BANYUWANGI, Mediainfopol.com

Acara perpisahan Kepala Cabang Dinas Pendidikan Provinsi Wilayah (Kacabdindikpropwil) Banyuwangi, Ahmad Jaenuri, bertajuk “Pamit Dalam Syukur, Melangkah Dalam Doa” pada Rabu (30/4/2025) pukul 09.00 WIB, di Hotel Grand Harvest dan Restoran, Licin, Banyuwangi menuai sorotan tajam. Acara yang digelar secara mewah tersebut bertolak belakang dengan Surat Edaran Kementerian Pendidikan, Kebudayaan, Riset, dan Teknologi (Kemendikbudristek) yang dengan tegas melarang perayaan-perayaan yang bersifat hura-hura dan berbiaya tinggi di lingkungan pendidikan, baik oleh sekolah maupun pejabatnya.

Ironinya, pelaksanaan acara ini justru dipimpin oleh M. Nursyukroini, Kepala SMAN 1 Tegaldlimo, yang tak lain dikenal sebagai “anak emas” Ahmad Jaenuri. Penunjukan Nursyukroini sebagai Ketua Panitia dinilai sejumlah pihak sebagai simbol kuat hubungan istimewa yang selama ini terjadi di lingkaran pejabat Dinas Pendidikan Banyuwangi.

“Ini bukan sekadar acara pamit biasa. Ini simbol gaya kepemimpinan yang tak peka terhadap suasana kebatinan pendidikan saat ini. Acara mewah di hotel berbintang, di pagi hari, lalu sertijab resminya malah digelar ala kadarnya di sore hari di kantor. Ironis dan jauh dari semangat efisiensi,” tegas H. Suyoto Mahmud Sholeh, Ketua LSM Suara Bangsa Banyuwangi, Jum’at (2/5/2025).

Menurut Mbah Yoto, panggilan akrab Ketua LSM Suara Bangsa, pemilihan lokasi dan pelibatan kepala sekolah sebagai panitia adalah bentuk penyalahgunaan pengaruh jabatan. “Jabatan Kacabdin itu jabatan birokrasi publik, bukan panggung penghormatan personal. Kalau acaranya mewah, lalu panitianya orang terdekat, publik punya hak curiga. Ini contoh yang buruk di dunia pendidikan,” sergahnya.

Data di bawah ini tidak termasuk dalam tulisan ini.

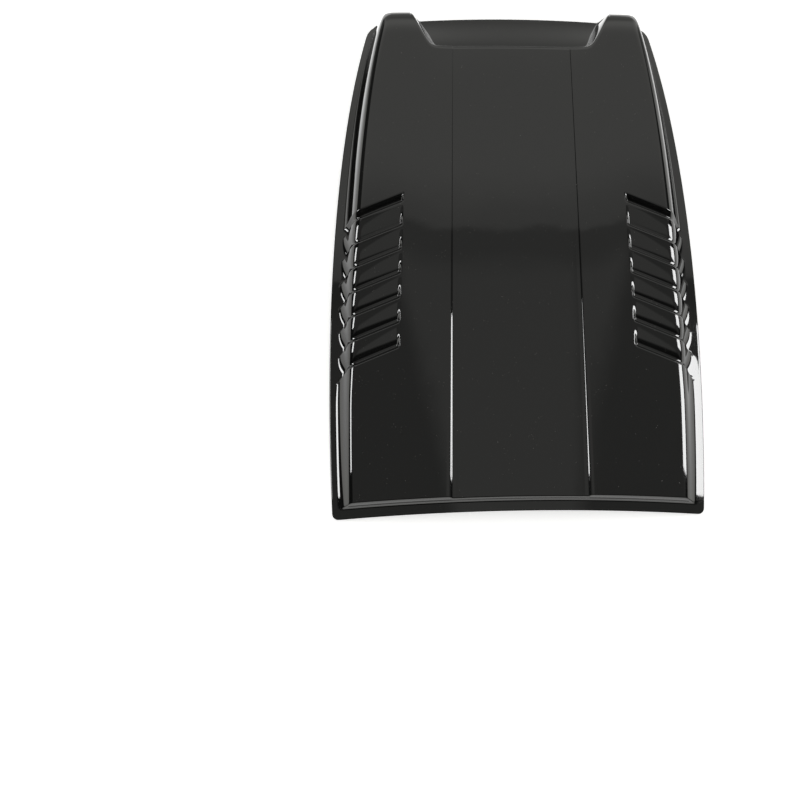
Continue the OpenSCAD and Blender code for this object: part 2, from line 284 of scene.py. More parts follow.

Sikap senada disampaikan oleh Misnadi, SH, Ketua Forum Komite SMAN/SMKN se-Kabupaten Banyuwangi. Ia menyayangkan tindakan yang justru menciderai pesan moral penghematan yang selama ini didorong kepada siswa. “Siswa dan guru dilarang perpisahan mewah, tapi pejabatnya justru memberi contoh sebaliknya. Ini bukan soal pakai uang pribadi atau bukan. Ini soal keteladanan. Kepala sekolah yang harusnya mengawal semangat hemat malah jadi panitia acara mewah,” suluk Misnadi, yang dikenal luas sebagai advokat senior.

Misnadi yang juga mantan Ketua Peradi Banyuwangi, ini menambahkan bahwa tekanan moral tentu dirasakan para kepala sekolah karena harus datang dan memberi dukungan, meski secara pribadi banyak yang tidak sepakat. “Jangan-jangan kalau mereka tidak datang, akan dianggap tidak loyal. Ini menciptakan budaya feodal baru dalam birokrasi pendidikan,” lontarnya.

Sementara itu, acara serah terima jabatan (sertijab) antara Ahmad Jaenuri dengan Slamet Riyadi, pejabat definitif Kacabdindikpropwil Bondowoso, yang kini ditunjuk sebagai Pelaksana Tugas (Plt.) Kacabdindikpropwil Banyuwangi, justru digelar secara sederhana di aula kantor Cdbang Dinas Pendidikan Banyuwangi, pada pukul 15.00 WIB, di hari yang sama, Rabu 30 April 2025.

Kontrasnya dua acara ini dinilai sebagai simbol kontras antara esensi kepemimpinan publik dan budaya pencitraan pribadi. Sejumlah pihak, para penggiat pendidikan, salah satunya yang bersuara keras LSM Suara Bangsa, mendesak Dinas Pendidikan Provinsi Jawa Timur untuk memberikan teguran atas peristiwa ini, demi menjaga marwah dunia pendidikan.